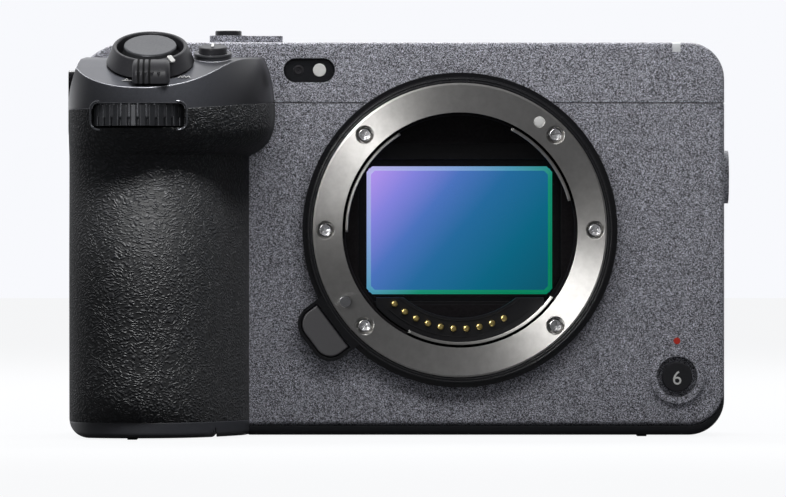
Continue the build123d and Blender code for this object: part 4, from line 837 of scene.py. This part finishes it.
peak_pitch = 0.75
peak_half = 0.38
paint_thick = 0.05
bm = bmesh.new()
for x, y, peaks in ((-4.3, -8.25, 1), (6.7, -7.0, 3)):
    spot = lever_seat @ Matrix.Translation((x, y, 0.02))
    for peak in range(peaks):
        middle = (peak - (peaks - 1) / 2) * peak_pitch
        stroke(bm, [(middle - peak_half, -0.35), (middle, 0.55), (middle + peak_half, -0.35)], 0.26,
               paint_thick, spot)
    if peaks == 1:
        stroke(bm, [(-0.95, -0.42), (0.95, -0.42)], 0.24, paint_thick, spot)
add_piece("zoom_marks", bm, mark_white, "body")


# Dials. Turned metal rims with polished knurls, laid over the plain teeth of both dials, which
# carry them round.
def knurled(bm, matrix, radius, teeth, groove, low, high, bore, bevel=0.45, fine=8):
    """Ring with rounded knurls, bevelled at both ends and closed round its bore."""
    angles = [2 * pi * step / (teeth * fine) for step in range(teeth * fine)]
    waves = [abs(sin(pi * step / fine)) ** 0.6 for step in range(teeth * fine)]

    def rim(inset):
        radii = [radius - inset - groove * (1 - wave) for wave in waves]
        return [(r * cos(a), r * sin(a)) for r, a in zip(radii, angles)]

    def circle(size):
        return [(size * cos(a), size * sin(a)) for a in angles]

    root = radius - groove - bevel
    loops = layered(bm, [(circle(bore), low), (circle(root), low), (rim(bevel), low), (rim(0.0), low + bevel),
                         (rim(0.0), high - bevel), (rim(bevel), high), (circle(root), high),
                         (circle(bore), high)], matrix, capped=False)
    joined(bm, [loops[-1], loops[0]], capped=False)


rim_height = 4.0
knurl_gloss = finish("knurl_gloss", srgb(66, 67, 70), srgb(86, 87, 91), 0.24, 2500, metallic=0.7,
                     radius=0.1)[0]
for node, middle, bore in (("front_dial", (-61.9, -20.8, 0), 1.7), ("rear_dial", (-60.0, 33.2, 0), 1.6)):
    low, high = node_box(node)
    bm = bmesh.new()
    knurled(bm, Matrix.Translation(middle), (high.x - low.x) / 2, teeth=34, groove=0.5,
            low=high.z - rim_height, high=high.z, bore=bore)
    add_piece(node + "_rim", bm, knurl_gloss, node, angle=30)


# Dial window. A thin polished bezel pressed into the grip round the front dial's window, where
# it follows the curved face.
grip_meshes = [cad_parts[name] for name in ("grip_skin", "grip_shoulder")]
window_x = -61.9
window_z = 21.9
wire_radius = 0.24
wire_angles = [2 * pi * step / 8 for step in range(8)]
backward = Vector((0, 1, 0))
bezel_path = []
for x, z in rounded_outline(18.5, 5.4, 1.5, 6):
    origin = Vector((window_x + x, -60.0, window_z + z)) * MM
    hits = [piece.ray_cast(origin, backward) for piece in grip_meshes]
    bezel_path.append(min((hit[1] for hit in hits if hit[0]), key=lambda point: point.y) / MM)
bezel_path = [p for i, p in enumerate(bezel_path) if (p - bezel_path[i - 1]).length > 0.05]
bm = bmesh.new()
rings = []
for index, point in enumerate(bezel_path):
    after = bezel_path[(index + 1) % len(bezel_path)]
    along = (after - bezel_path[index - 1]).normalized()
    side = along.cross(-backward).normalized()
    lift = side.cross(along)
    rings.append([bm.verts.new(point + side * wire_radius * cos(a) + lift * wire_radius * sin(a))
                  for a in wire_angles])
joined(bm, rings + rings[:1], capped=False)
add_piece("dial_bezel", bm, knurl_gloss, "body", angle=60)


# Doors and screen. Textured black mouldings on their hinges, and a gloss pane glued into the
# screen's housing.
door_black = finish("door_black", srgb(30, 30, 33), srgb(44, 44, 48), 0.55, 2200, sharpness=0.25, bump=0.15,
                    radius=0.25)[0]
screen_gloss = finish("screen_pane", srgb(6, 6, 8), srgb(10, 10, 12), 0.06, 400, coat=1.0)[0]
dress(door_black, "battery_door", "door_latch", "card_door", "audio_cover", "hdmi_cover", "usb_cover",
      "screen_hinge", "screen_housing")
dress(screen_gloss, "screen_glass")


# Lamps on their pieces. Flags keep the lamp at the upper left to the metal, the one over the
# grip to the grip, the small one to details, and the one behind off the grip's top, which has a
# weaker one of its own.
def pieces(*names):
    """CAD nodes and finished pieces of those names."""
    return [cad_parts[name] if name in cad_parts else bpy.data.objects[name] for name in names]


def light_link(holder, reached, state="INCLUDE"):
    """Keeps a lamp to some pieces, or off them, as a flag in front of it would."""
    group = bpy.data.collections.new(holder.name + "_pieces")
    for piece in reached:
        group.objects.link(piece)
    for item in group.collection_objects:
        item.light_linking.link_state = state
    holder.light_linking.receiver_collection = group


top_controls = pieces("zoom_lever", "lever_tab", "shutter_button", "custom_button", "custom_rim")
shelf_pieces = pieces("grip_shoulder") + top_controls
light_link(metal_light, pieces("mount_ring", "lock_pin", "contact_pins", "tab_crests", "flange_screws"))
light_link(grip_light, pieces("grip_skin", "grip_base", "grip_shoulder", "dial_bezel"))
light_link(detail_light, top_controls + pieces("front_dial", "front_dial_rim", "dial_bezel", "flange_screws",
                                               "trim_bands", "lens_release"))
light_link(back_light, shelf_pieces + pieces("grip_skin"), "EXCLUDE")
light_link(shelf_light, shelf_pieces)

• **What to do**
Reproduce the data, keeping every line exactly the same.

• **Reply to the exercise**
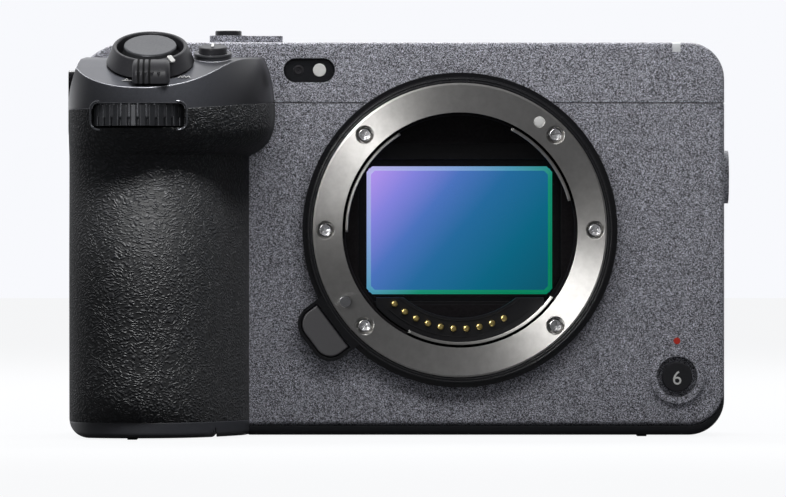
Continue the build123d and Blender code for this object: part 4, from line 837 of scene.py. This part finishes it.
peak_pitch = 0.75
peak_half = 0.38
paint_thick = 0.05
bm = bmesh.new()
for x, y, peaks in ((-4.3, -8.25, 1), (6.7, -7.0, 3)):
    spot = lever_seat @ Matrix.Translation((x, y, 0.02))
    for peak in range(peaks):
        middle = (peak - (peaks - 1) / 2) * peak_pitch
        stroke(bm, [(middle - peak_half, -0.35), (middle, 0.55), (middle + peak_half, -0.35)], 0.26,
               paint_thick, spot)
    if peaks == 1:
        stroke(bm, [(-0.95, -0.42), (0.95, -0.42)], 0.24, paint_thick, spot)
add_piece("zoom_marks", bm, mark_white, "body")


# Dials. Turned metal rims with polished knurls, laid over the plain teeth of both dials, which
# carry them round.
def knurled(bm, matrix, radius, teeth, groove, low, high, bore, bevel=0.45, fine=8):
    """Ring with rounded knurls, bevelled at both ends and closed round its bore."""
    angles = [2 * pi * step / (teeth * fine) for step in range(teeth * fine)]
    waves = [abs(sin(pi * step / fine)) ** 0.6 for step in range(teeth * fine)]

    def rim(inset):
        radii = [radius - inset - groove * (1 - wave) for wave in waves]
        return [(r * cos(a), r * sin(a)) for r, a in zip(radii, angles)]

    def circle(size):
        return [(size * cos(a), size * sin(a)) for a in angles]

    root = radius - groove - bevel
    loops = layered(bm, [(circle(bore), low), (circle(root), low), (rim(bevel), low), (rim(0.0), low + bevel),
                         (rim(0.0), high - bevel), (rim(bevel), high), (circle(root), high),
                         (circle(bore), high)], matrix, capped=False)
    joined(bm, [loops[-1], loops[0]], capped=False)


rim_height = 4.0
knurl_gloss = finish("knurl_gloss", srgb(66, 67, 70), srgb(86, 87, 91), 0.24, 2500, metallic=0.7,
                     radius=0.1)[0]
for node, middle, bore in (("front_dial", (-61.9, -20.8, 0), 1.7), ("rear_dial", (-60.0, 33.2, 0), 1.6)):
    low, high = node_box(node)
    bm = bmesh.new()
    knurled(bm, Matrix.Translation(middle), (high.x - low.x) / 2, teeth=34, groove=0.5,
            low=high.z - rim_height, high=high.z, bore=bore)
    add_piece(node + "_rim", bm, knurl_gloss, node, angle=30)


# Dial window. A thin polished bezel pressed into the grip round the front dial's window, where
# it follows the curved face.
grip_meshes = [cad_parts[name] for name in ("grip_skin", "grip_shoulder")]
window_x = -61.9
window_z = 21.9
wire_radius = 0.24
wire_angles = [2 * pi * step / 8 for step in range(8)]
backward = Vector((0, 1, 0))
bezel_path = []
for x, z in rounded_outline(18.5, 5.4, 1.5, 6):
    origin = Vector((window_x + x, -60.0, window_z + z)) * MM
    hits = [piece.ray_cast(origin, backward) for piece in grip_meshes]
    bezel_path.append(min((hit[1] for hit in hits if hit[0]), key=lambda point: point.y) / MM)
bezel_path = [p for i, p in enumerate(bezel_path) if (p - bezel_path[i - 1]).length > 0.05]
bm = bmesh.new()
rings = []
for index, point in enumerate(bezel_path):
    after = bezel_path[(index + 1) % len(bezel_path)]
    along = (after - bezel_path[index - 1]).normalized()
    side = along.cross(-backward).normalized()
    lift = side.cross(along)
    rings.append([bm.verts.new(point + side * wire_radius * cos(a) + lift * wire_radius * sin(a))
                  for a in wire_angles])
joined(bm, rings + rings[:1], capped=False)
add_piece("dial_bezel", bm, knurl_gloss, "body", angle=60)


# Doors and screen. Textured black mouldings on their hinges, and a gloss pane glued into the
# screen's housing.
door_black = finish("door_black", srgb(30, 30, 33), srgb(44, 44, 48), 0.55, 2200, sharpness=0.25, bump=0.15,
                    radius=0.25)[0]
screen_gloss = finish("screen_pane", srgb(6, 6, 8), srgb(10, 10, 12), 0.06, 400, coat=1.0)[0]
dress(door_black, "battery_door", "door_latch", "card_door", "audio_cover", "hdmi_cover", "usb_cover",
      "screen_hinge", "screen_housing")
dress(screen_gloss, "screen_glass")


# Lamps on their pieces. Flags keep the lamp at the upper left to the metal, the one over the
# grip to the grip, the small one to details, and the one behind off the grip's top, which has a
# weaker one of its own.
def pieces(*names):
    """CAD nodes and finished pieces of those names."""
    return [cad_parts[name] if name in cad_parts else bpy.data.objects[name] for name in names]


def light_link(holder, reached, state="INCLUDE"):
    """Keeps a lamp to some pieces, or off them, as a flag in front of it would."""
    group = bpy.data.collections.new(holder.name + "_pieces")
    for piece in reached:
        group.objects.link(piece)
    for item in group.collection_objects:
        item.light_linking.link_state = state
    holder.light_linking.receiver_collection = group


top_controls = pieces("zoom_lever", "lever_tab", "shutter_button", "custom_button", "custom_rim")
shelf_pieces = pieces("grip_shoulder") + top_controls
light_link(metal_light, pieces("mount_ring", "lock_pin", "contact_pins", "tab_crests", "flange_screws"))
light_link(grip_light, pieces("grip_skin", "grip_base", "grip_shoulder", "dial_bezel"))
light_link(detail_light, top_controls + pieces("front_dial", "front_dial_rim", "dial_bezel", "flange_screws",
                                               "trim_bands", "lens_release"))
light_link(back_light, shelf_pieces + pieces("grip_skin"), "EXCLUDE")
light_link(shelf_light, shelf_pieces)